ここで、生きているとはどういうことか、と問いつめられると、いろいろな説明が出てくるでしょうが、どんなに上手に説明されても差し当たりの問題解決には何の役にも立ちません。
役に立つのは、理屈はともかくとして,自分は生きているという事実の承認だけです。
そこで、それが認められるなら、生きるという事実をあらしめている力があるに違いないと考えられます。
何かに変化を与える作用をするものを力と言うのでしょうから、生きるという一種の変化を起こさせるものも力だと言ってもよいと思います。
その力を私はいのちと呼ぼうと思います。」
というのです。
ではこの〝いのち〟とはどのようなものなのか、
『葦かびの萌えいずるごとく』には、こんなことが書かれています。
「この“いのち”はどこから、なにに伝わって来るのだろう。
そしてあの可愛い葉を出し、きれいな花を咲かせ実をならせ、奇術のような種播きをすませて、またどこかへ行ってしまう。
なんのために、そんなことを。
それより、“いのち”が、スミレに宿って、芽を出させ花を咲かせ、奇術を行わせるのだろうか。
それとも“いのち”がスミレの色や形となるのだろうか――。
スミレが“いのち”なんだろうか。
川底に息む数千尾の魚に“いのち”が宿っているのだろうか。 “いのち”が魚をつくっているのだろうか。
みんな“いのち“なんだろうか。
そんなことは考えなくても大学に入ることはできる。大学者になることも、大金持になることもできる。
だけども、こんなことを考えられるのは人間だけだ。虎や狼には“いのち”の不思議を思うことはできない。
“いのち”の不思議さがわからない彼等には、攻め合い、奪い合い、殺し合うより生きる道がないのだ。
人間だけがいのちの不思議さを知って、攻めず、奪わず、与え、与えられ、愛し愛されて生きることができるのだ。
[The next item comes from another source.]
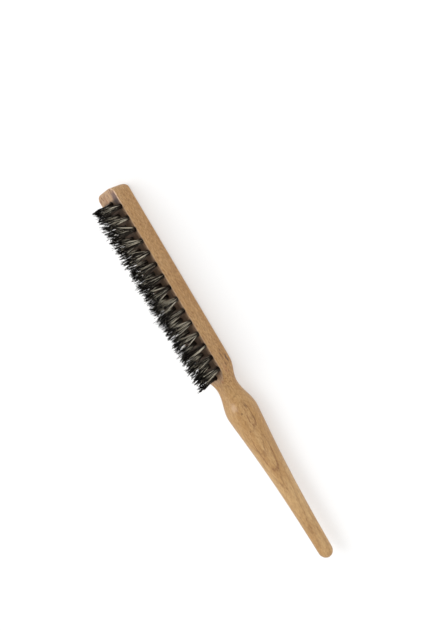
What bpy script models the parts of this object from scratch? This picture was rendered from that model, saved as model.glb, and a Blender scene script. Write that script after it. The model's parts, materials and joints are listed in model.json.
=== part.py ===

」
という言葉です。
この〝いのち〟という言葉に力強い響きを感じたものです。
和田重宏先生は、十六歳の時に京都の安泰寺に行って内山興正老師に出会っていらっしゃいます。
人生の節目節目に内山老師の言葉をいただいて、頼りにして来られたことがよく伝わってきました。
森信三先生もはじめ塾によくお越しになっていて、腰骨を立てることをよくお話くださっていたそうです。
それから押田成人神父の名前もでました。
野口晴哉先生にもご縁があったそうなのです。
土光敏夫さんの名前も出てきました。
大雄山の余語翠厳老師は近くでもあり、とても懇意にされていたそうです。
みな〝いのち〟を生きた人たちです。
いろんな話をたくさんうかがうことができました。
素晴らしい〝いのち〟の世界を垣間見た思いでした。
床の間には、余語老師の「常に是の好夢有り」という書がかけられていました。
まさによき夢の中にいたようなひとときでありました。
対談というよりもこちらがいろいろ話を聞かせてもらったのでした。
終わると子供たちが帰ってきて、はじめ塾の皆さんとお昼ご飯をいただきました。
うどんでしたが、そのうどんもはじめ塾の子供たちが作った麦で出来ているのです。
たくさんの天ぷらもみな畑で作ったお野菜でした。
どれもとても美味しく頂戴しました。
はじめ塾は、こういう生活を大事にしているのです。
生活をするということは人間の原点です。
和田先生も今の子はこの生きる力が弱くなっていると危惧されていました。
帰りには皆さんが外まで見送りに出てくれました。
これまた夏の合宿に続いて有り難いご縁でありました。